Information shown ->

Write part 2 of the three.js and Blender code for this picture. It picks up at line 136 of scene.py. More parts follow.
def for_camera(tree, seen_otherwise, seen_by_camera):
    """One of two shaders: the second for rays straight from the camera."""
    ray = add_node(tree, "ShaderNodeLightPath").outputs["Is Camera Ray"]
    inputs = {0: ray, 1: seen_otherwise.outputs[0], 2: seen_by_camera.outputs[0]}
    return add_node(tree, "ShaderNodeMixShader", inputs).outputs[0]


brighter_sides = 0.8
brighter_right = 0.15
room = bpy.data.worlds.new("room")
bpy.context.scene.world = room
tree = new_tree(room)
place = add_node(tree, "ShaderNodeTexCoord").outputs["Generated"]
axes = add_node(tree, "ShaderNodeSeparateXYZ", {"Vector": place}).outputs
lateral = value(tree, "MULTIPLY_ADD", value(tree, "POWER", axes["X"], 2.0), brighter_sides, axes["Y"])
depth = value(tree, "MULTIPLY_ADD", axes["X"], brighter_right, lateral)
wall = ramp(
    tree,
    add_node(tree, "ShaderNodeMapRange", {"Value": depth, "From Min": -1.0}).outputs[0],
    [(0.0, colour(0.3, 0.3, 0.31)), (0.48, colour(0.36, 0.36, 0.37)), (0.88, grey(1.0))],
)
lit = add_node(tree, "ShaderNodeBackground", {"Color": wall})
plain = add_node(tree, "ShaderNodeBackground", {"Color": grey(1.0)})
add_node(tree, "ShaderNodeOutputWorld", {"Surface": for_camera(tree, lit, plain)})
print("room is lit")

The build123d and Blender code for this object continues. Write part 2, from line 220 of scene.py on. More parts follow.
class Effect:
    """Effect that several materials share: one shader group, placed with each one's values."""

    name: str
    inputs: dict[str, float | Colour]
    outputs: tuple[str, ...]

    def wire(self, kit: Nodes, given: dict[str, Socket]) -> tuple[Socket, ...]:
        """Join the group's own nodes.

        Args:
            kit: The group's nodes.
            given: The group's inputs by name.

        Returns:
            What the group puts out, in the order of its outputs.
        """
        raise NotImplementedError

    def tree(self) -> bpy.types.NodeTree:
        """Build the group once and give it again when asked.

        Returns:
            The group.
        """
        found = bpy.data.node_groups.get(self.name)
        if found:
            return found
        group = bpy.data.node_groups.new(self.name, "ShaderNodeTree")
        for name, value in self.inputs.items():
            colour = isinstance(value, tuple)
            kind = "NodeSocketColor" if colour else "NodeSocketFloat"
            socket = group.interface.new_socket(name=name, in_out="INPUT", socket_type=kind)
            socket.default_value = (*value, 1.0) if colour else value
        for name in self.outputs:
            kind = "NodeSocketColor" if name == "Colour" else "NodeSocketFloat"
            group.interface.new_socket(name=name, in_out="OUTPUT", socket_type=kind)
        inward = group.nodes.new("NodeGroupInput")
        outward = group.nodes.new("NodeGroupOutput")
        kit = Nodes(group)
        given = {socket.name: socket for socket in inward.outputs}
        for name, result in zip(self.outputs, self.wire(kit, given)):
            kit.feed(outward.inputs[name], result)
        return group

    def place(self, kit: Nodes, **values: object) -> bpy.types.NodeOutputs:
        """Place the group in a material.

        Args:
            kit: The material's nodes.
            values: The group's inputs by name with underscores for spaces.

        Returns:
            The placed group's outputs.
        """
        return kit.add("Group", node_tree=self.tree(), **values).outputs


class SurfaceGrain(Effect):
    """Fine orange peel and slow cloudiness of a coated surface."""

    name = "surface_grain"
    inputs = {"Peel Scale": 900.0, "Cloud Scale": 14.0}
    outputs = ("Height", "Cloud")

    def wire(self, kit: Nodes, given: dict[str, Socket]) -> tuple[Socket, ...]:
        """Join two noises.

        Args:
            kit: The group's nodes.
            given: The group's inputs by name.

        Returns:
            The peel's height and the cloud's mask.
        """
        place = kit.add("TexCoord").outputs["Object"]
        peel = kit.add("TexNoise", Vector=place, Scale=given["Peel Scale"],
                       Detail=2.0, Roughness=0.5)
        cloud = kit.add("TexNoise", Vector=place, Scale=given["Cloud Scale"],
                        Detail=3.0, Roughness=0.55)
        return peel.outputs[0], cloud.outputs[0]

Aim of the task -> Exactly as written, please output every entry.

Solution ->
Write part 2 of the three.js and Blender code for this picture. It picks up at line 136 of scene.py. More parts follow.
def for_camera(tree, seen_otherwise, seen_by_camera):
    """One of two shaders: the second for rays straight from the camera."""
    ray = add_node(tree, "ShaderNodeLightPath").outputs["Is Camera Ray"]
    inputs = {0: ray, 1: seen_otherwise.outputs[0], 2: seen_by_camera.outputs[0]}
    return add_node(tree, "ShaderNodeMixShader", inputs).outputs[0]


brighter_sides = 0.8
brighter_right = 0.15
room = bpy.data.worlds.new("room")
bpy.context.scene.world = room
tree = new_tree(room)
place = add_node(tree, "ShaderNodeTexCoord").outputs["Generated"]
axes = add_node(tree, "ShaderNodeSeparateXYZ", {"Vector": place}).outputs
lateral = value(tree, "MULTIPLY_ADD", value(tree, "POWER", axes["X"], 2.0), brighter_sides, axes["Y"])
depth = value(tree, "MULTIPLY_ADD", axes["X"], brighter_right, lateral)
wall = ramp(
    tree,
    add_node(tree, "ShaderNodeMapRange", {"Value": depth, "From Min": -1.0}).outputs[0],
    [(0.0, colour(0.3, 0.3, 0.31)), (0.48, colour(0.36, 0.36, 0.37)), (0.88, grey(1.0))],
)
lit = add_node(tree, "ShaderNodeBackground", {"Color": wall})
plain = add_node(tree, "ShaderNodeBackground", {"Color": grey(1.0)})
add_node(tree, "ShaderNodeOutputWorld", {"Surface": for_camera(tree, lit, plain)})
print("room is lit")

The build123d and Blender code for this object continues. Write part 2, from line 220 of scene.py on. More parts follow.
class Effect:
    """Effect that several materials share: one shader group, placed with each one's values."""

    name: str
    inputs: dict[str, float | Colour]
    outputs: tuple[str, ...]

    def wire(self, kit: Nodes, given: dict[str, Socket]) -> tuple[Socket, ...]:
        """Join the group's own nodes.

        Args:
            kit: The group's nodes.
            given: The group's inputs by name.

        Returns:
            What the group puts out, in the order of its outputs.
        """
        raise NotImplementedError

    def tree(self) -> bpy.types.NodeTree:
        """Build the group once and give it again when asked.

        Returns:
            The group.
        """
        found = bpy.data.node_groups.get(self.name)
        if found:
            return found
        group = bpy.data.node_groups.new(self.name, "ShaderNodeTree")
        for name, value in self.inputs.items():
            colour = isinstance(value, tuple)
            kind = "NodeSocketColor" if colour else "NodeSocketFloat"
            socket = group.interface.new_socket(name=name, in_out="INPUT", socket_type=kind)
            socket.default_value = (*value, 1.0) if colour else value
        for name in self.outputs:
            kind = "NodeSocketColor" if name == "Colour" else "NodeSocketFloat"
            group.interface.new_socket(name=name, in_out="OUTPUT", socket_type=kind)
        inward = group.nodes.new("NodeGroupInput")
        outward = group.nodes.new("NodeGroupOutput")
        kit = Nodes(group)
        given = {socket.name: socket for socket in inward.outputs}
        for name, result in zip(self.outputs, self.wire(kit, given)):
            kit.feed(outward.inputs[name], result)
        return group

    def place(self, kit: Nodes, **values: object) -> bpy.types.NodeOutputs:
        """Place the group in a material.

        Args:
            kit: The material's nodes.
            values: The group's inputs by name with underscores for spaces.

        Returns:
            The placed group's outputs.
        """
        return kit.add("Group", node_tree=self.tree(), **values).outputs


class SurfaceGrain(Effect):
    """Fine orange peel and slow cloudiness of a coated surface."""

    name = "surface_grain"
    inputs = {"Peel Scale": 900.0, "Cloud Scale": 14.0}
    outputs = ("Height", "Cloud")

    def wire(self, kit: Nodes, given: dict[str, Socket]) -> tuple[Socket, ...]:
        """Join two noises.

        Args:
            kit: The group's nodes.
            given: The group's inputs by name.

        Returns:
            The peel's height and the cloud's mask.
        """
        place = kit.add("TexCoord").outputs["Object"]
        peel = kit.add("TexNoise", Vector=place, Scale=given["Peel Scale"],
                       Detail=2.0, Roughness=0.5)
        cloud = kit.add("TexNoise", Vector=place, Scale=given["Cloud Scale"],
                        Detail=3.0, Roughness=0.55)
        return peel.outputs[0], cloud.outputs[0]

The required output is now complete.